In 1889, the City and Ocean docks were destroyed in the Great Fire, and along the entire waterfront south of University Street only Ballast Island remained unscathed. The Oregon Improvement Company soon built two even larger facilities on the ruins, which would be designated, less descriptively, as Docks A and B. They were eventually replaced by today's Pier 48, built in the mid-1930s and taken over by the Port of Seattle in 1950 to serve a variety of shippers. Between 1967 and 1989, Pier 48 was the Seattle terminal for the ferries of the Alaska Marine Highway System, and later accommodated summer steamship service to Vancouver, B.C. In 2014 the pier was home to the King County Water Taxi maintenance barge and served as a temporary staging area for the tunnel being drilled to replace the Alaskan Way Viaduct.

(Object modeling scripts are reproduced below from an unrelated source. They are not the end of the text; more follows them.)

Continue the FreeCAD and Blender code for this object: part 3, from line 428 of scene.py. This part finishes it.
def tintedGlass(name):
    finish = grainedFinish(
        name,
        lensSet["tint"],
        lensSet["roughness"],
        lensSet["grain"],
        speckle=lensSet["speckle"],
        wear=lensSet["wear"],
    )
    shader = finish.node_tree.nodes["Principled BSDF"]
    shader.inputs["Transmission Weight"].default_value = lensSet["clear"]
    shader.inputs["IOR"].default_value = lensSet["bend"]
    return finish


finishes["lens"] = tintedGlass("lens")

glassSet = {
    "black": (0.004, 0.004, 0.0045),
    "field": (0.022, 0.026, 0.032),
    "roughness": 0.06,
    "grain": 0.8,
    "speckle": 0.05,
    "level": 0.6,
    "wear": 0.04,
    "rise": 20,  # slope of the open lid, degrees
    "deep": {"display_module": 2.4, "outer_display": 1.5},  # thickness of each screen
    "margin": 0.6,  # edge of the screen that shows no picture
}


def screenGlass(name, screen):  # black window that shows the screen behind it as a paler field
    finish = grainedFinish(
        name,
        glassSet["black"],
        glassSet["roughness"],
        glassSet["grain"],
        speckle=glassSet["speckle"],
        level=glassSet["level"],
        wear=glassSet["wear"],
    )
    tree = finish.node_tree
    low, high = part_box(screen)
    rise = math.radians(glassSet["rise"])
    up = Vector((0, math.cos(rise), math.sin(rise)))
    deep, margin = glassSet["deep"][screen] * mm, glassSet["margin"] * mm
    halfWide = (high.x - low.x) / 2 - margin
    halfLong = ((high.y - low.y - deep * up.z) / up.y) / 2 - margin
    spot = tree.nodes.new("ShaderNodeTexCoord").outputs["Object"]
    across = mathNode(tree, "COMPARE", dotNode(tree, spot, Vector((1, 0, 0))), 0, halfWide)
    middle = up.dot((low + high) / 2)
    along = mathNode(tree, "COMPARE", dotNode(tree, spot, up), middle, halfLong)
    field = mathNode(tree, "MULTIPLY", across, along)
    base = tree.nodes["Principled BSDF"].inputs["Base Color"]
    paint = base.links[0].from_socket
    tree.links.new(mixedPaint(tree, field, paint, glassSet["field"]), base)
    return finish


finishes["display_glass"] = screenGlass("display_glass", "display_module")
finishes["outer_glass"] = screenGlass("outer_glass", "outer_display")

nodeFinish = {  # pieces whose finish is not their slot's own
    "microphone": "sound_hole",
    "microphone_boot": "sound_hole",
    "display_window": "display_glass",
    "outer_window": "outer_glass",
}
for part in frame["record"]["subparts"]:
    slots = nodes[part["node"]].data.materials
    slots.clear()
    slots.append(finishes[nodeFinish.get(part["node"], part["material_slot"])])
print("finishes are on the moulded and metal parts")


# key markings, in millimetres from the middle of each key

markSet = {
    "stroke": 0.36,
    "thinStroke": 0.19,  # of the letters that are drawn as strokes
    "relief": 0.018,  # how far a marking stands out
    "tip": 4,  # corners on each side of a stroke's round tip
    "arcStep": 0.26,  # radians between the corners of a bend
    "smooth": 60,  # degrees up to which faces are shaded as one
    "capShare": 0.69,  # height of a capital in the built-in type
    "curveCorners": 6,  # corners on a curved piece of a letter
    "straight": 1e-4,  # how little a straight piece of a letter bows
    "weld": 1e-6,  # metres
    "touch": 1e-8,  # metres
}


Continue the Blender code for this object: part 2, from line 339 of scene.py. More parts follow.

Before the nineteenth century ended, Ballast Island was subsumed in the landfill used to create Railroad Avenue (now Alaskan Way). The Oregon Improvement Company lived on for many years as a cog in a number of different conglomerate empires, the complexity of which make it almost impossible to trace with great accuracy. It was finally stricken from the State of Washington's corporate roster in 1923. At a date that seems to have been unrecorded, the Yukon Club and Propeller Club installed a historical marker on shore near the former site of Ballast Island, providing a reminder of the thousands of years of Native American presence on what is today one of the leading waterfronts of the world.